### EXERCISE AIM
Copy these lines exactly and nothing else: from the line holding "value in down])" to the line holding "# mesh is made.", both lines included.

### PROVIDED DATA
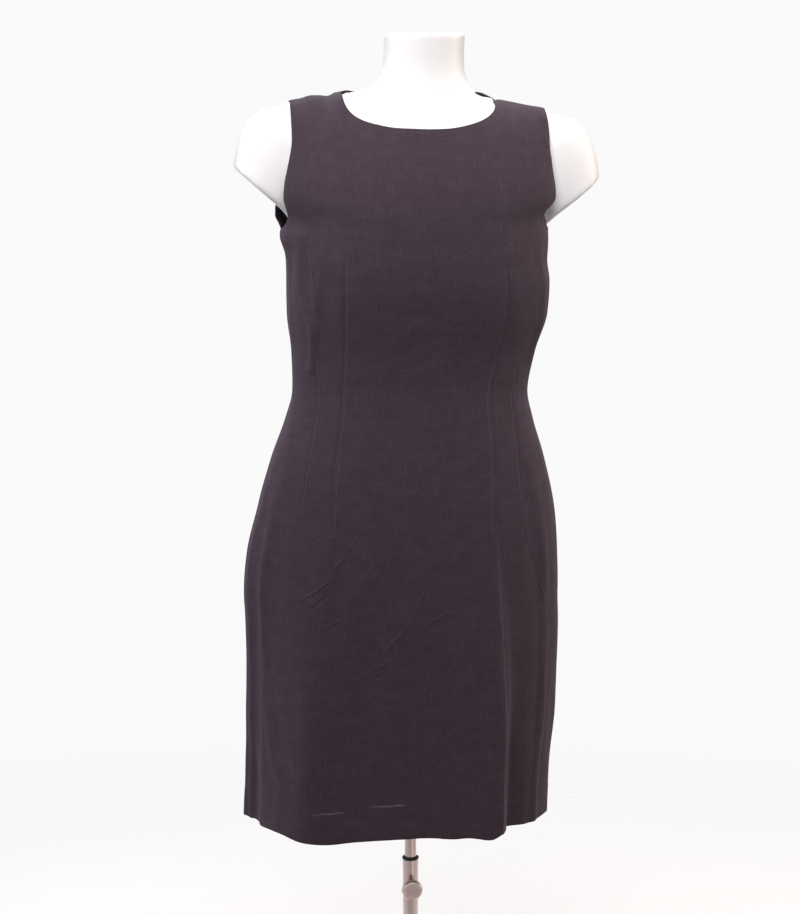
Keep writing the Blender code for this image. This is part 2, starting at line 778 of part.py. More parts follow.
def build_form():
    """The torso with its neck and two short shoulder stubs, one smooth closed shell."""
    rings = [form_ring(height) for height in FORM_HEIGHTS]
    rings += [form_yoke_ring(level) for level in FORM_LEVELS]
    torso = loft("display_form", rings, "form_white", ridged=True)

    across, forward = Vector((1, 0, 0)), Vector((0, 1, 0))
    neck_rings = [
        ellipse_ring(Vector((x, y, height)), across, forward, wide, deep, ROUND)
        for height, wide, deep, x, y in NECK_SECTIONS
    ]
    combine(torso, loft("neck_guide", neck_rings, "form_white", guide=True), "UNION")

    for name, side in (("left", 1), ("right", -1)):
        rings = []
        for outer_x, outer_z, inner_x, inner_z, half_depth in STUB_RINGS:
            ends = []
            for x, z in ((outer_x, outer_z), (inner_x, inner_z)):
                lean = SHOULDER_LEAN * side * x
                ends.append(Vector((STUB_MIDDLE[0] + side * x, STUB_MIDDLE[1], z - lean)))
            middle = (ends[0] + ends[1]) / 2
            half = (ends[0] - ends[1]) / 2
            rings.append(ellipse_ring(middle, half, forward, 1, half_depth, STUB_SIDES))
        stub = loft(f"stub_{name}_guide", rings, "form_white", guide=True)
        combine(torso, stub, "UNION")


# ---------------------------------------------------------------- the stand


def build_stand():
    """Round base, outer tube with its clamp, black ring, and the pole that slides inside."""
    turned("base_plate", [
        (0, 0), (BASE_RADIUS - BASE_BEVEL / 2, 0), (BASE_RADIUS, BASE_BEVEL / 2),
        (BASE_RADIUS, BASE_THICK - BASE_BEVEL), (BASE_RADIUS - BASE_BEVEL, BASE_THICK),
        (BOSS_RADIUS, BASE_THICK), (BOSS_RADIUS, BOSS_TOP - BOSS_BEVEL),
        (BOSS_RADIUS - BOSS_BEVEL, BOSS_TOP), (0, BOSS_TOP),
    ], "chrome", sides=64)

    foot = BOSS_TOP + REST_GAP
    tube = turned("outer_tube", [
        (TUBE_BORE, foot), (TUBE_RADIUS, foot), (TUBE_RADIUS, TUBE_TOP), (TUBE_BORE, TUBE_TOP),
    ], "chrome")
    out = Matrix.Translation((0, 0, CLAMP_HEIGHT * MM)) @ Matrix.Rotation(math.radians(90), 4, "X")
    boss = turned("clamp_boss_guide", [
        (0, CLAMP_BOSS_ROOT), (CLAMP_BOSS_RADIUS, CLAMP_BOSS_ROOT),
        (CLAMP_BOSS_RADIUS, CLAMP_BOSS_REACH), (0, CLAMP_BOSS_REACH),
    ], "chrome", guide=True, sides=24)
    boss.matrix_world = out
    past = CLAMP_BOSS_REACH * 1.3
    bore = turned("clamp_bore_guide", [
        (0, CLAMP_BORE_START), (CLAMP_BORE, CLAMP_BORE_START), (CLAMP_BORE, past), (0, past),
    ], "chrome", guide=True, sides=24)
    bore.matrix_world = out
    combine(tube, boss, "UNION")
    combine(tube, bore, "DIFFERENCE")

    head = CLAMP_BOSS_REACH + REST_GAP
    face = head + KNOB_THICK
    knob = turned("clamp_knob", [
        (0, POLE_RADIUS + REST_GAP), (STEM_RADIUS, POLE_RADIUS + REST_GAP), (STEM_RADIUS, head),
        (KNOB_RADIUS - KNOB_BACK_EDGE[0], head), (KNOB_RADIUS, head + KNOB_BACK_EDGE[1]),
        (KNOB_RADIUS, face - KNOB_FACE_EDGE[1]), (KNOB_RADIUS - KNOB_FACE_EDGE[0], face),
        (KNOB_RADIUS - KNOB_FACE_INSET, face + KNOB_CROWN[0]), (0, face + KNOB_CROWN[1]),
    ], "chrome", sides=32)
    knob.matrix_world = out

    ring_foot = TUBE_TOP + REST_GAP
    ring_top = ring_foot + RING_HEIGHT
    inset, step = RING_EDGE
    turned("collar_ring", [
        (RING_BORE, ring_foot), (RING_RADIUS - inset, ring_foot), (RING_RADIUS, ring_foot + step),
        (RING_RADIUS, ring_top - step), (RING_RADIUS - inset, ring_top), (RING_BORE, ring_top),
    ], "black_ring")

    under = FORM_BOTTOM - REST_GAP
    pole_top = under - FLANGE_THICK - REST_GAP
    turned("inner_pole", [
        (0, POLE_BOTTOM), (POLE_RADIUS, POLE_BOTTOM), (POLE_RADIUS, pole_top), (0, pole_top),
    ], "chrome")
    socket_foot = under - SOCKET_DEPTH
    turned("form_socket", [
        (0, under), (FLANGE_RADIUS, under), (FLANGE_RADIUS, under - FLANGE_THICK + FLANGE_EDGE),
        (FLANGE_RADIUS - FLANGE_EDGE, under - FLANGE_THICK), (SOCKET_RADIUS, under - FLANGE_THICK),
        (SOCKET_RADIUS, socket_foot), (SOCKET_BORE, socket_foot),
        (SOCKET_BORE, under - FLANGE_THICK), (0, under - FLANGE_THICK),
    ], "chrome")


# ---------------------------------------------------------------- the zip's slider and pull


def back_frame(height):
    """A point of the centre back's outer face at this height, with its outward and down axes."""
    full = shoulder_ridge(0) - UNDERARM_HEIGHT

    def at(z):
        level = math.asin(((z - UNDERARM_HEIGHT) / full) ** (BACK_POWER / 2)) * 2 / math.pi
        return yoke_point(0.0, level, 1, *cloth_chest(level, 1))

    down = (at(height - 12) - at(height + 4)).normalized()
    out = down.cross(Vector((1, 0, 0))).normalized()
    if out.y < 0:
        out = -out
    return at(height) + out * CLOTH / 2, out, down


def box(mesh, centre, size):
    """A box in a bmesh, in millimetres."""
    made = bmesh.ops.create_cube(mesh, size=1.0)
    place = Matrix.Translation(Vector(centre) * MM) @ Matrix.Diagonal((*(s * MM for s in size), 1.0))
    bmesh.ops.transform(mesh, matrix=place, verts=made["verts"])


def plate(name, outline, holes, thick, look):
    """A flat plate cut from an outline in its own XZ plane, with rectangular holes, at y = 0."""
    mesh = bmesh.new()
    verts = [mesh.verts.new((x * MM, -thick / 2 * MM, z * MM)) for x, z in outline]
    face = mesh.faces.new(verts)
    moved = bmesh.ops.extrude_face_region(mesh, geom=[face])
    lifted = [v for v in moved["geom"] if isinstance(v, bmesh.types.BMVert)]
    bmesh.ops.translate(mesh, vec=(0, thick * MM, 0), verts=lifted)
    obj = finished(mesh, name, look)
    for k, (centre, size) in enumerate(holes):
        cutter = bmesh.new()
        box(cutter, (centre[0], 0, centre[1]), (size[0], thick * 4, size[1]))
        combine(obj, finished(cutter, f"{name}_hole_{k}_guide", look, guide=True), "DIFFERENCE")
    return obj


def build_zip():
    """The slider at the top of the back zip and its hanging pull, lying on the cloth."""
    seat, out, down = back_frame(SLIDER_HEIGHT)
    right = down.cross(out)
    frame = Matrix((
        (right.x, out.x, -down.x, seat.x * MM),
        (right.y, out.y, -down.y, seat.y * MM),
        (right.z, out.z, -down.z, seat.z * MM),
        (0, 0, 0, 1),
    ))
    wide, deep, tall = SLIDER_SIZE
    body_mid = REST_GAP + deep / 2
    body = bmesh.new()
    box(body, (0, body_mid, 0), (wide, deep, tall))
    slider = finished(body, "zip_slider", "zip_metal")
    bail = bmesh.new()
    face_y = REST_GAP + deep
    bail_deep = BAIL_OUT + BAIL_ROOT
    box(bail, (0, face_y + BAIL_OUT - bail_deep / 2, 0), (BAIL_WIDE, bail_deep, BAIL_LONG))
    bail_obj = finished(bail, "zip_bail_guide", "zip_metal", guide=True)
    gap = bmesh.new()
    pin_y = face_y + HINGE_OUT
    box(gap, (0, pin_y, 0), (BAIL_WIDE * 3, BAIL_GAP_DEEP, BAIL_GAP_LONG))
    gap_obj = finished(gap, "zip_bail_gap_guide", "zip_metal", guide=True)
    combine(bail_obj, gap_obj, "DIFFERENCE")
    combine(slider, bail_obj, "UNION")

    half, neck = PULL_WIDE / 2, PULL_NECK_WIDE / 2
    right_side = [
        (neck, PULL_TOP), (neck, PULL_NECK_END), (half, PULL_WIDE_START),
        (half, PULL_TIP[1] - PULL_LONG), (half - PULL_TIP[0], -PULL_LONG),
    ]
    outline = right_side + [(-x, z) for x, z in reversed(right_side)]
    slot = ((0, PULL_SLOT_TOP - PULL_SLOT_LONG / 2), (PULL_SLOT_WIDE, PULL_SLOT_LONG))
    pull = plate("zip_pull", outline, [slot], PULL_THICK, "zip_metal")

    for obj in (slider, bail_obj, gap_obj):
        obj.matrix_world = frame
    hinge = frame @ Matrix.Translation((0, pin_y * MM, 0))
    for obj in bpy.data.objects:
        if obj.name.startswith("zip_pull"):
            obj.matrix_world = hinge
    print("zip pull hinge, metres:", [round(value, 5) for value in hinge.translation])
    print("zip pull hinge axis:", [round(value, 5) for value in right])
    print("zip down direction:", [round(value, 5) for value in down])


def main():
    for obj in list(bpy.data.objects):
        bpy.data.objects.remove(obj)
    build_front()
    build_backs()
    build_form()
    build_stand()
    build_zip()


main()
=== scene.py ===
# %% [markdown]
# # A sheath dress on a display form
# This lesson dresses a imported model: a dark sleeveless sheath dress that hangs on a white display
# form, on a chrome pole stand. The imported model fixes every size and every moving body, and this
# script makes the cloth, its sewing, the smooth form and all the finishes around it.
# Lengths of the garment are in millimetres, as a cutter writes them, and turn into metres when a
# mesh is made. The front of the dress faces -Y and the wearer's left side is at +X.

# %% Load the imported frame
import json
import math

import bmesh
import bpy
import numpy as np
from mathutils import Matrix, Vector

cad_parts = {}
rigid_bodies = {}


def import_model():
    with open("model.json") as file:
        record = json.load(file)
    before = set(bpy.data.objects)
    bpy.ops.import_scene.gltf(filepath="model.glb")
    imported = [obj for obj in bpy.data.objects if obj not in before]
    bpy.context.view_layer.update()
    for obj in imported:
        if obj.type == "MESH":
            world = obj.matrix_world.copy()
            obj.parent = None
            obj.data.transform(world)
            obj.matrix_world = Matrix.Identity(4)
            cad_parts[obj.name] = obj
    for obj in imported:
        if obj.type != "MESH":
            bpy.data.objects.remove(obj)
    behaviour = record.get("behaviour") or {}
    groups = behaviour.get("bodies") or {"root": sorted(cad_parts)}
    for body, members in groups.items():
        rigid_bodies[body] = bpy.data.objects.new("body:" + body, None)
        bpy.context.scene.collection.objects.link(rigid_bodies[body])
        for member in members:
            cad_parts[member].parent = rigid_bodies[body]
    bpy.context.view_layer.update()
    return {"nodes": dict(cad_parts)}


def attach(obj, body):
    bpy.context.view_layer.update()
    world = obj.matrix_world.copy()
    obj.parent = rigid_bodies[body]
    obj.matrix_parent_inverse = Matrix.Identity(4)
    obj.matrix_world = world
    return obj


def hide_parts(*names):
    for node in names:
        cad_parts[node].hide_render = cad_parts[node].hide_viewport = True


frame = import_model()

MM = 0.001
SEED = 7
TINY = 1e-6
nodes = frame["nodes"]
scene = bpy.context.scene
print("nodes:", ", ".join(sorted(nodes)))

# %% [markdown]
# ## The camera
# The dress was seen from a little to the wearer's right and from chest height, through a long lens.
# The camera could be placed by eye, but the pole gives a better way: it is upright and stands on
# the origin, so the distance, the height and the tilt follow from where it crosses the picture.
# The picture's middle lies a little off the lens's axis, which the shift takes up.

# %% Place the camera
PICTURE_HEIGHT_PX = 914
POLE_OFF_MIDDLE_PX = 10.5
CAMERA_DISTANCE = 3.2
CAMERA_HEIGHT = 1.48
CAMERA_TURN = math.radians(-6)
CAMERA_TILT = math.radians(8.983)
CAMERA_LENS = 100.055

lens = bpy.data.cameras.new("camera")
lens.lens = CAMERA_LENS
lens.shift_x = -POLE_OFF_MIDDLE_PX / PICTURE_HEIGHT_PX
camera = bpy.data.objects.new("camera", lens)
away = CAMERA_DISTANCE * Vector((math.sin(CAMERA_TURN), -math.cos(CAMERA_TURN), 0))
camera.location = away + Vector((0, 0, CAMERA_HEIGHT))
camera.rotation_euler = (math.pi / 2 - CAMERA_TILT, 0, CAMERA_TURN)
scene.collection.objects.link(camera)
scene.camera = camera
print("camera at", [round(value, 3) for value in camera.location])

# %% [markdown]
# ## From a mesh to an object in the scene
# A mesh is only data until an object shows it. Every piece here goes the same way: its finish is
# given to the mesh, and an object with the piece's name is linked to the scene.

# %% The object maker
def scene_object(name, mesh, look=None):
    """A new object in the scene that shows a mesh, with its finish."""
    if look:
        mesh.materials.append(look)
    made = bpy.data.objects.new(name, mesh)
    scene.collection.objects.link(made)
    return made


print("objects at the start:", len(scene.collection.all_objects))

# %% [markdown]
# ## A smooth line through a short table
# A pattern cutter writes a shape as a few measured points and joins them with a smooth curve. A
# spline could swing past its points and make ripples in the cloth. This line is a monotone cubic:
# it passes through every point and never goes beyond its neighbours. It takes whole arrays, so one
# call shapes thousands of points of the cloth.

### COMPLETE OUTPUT
    print("zip down direction:", [round(value, 5) for value in down])


def main():
    for obj in list(bpy.data.objects):
        bpy.data.objects.remove(obj)
    build_front()
    build_backs()
    build_form()
    build_stand()
    build_zip()


main()
=== scene.py ===
# %% [markdown]
# # A sheath dress on a display form
# This lesson dresses a imported model: a dark sleeveless sheath dress that hangs on a white display
# form, on a chrome pole stand. The imported model fixes every size and every moving body, and this
# script makes the cloth, its sewing, the smooth form and all the finishes around it.
# Lengths of the garment are in millimetres, as a cutter writes them, and turn into metres when a
# mesh is made. The front of the dress faces -Y and the wearer's left side is at +X.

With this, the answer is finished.